In the process, they have so turned voters off that there are nine - count 'em! - NINE write-in candidates for Governor of California. Here's a prediction: the race will be so close that it will be decided by the outcome of votes in one or two counties. Those counties will be the ones with touch-screen voting or some other form of voting that wasn't designed to cope with such a plethora of balls coming out of left field. Actually, for all I know there might be dozens of write-in candidates every year and nine is an unusually low number, but my prediction is that Bill Simon will be the next Governor of California.

I wish that result would be the outcome of a lot of people voting for third party and write-in candidates just because they actually agree with what one of those candidates is saying. But it's more likely going to be because in a low turn-out election, Republicans usually do better, and that is what's predicted for Tuesday. Both parties are spending millions on TV ads to get out the vote - the Democrats have been underscoring the difference just a few votes made in Florida, but they started airing the commercials too early and too frequently, so that strategy is likely to backfire by taking on an air of hysteria and turning voters off by the time Tuesday rolls around.

Further down the ballot is another write-in candidate for State office: Mark Sanchez for State Superindendent of Public Instruction. He is currently a commissioner on the San Francisco Board of Education. He - like gubernatorial write-in Anselmo Chavez - has set his sights on reforming an old State proposition to do with the assessment of commerical and industrial property taxes, and redirecting the subsequent huge amounts of revenue gained into education. (Chavez wants to see it spent on programs for the elderly and poor as well.)

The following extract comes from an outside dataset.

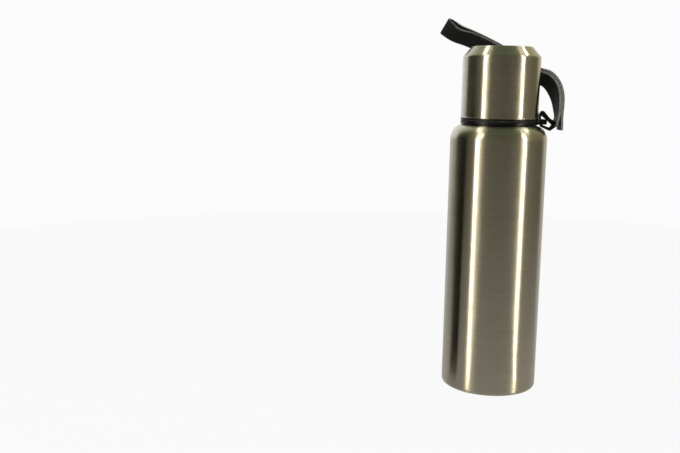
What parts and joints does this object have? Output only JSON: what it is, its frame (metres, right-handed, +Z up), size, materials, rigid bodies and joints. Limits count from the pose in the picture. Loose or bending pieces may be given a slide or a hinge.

Sanchez's platform includes "opposing the Boy Scouts of America being on school campuses" so don't hold your breath waiting for him to be elected, but education is an issue in itself that should get out the vote in California, because this state performs so badly in that area. Besides the State Superintendent office, and the two State propositions on the ballot - allocating funds to buildings and to after-school programmes - many local jurisdictions have measures that affect the quality of education in their districts.

And, of course, there are the elections for local school boards. A couple of weeks ago I went to a well-attended candidates' meeting for one such board, in the neighbouring city of Albany (pop. 7,000, swelling to 20,000 during the working day.) Parents' concerns here are the same as those the world over: Is the money being spent wisely? Are our children achieving? Do we have good teachers and facilities? How do our students compare to those at other schools in the testing regime? Is standardised testing actually useful, or is valuable time being taken away from the curriculum in order just to prepare students for the tests?

One candidate said that you could get the same results if you compare incomes instead of test scores. Another said that schools are the heart of the community and when they're struggling, the community is too. And therein lies the real reason people should get out and vote. They don't have to vote for any candidates in any race at all if they don't want to, but they do have a wonderful opportunity here to participate in democracy in a very direct way by influencing the way money is spent in their communities - just by voting for and against ballot measures.

A wise educator, whose name I've long forgotten, once said that the only difference between civilization and barbarity is twelve years - the time it takes to turn a baby human animal into a caring, responsible, participative human being. Vote - it's one of the hallmarks of a civilized person in a democratic society.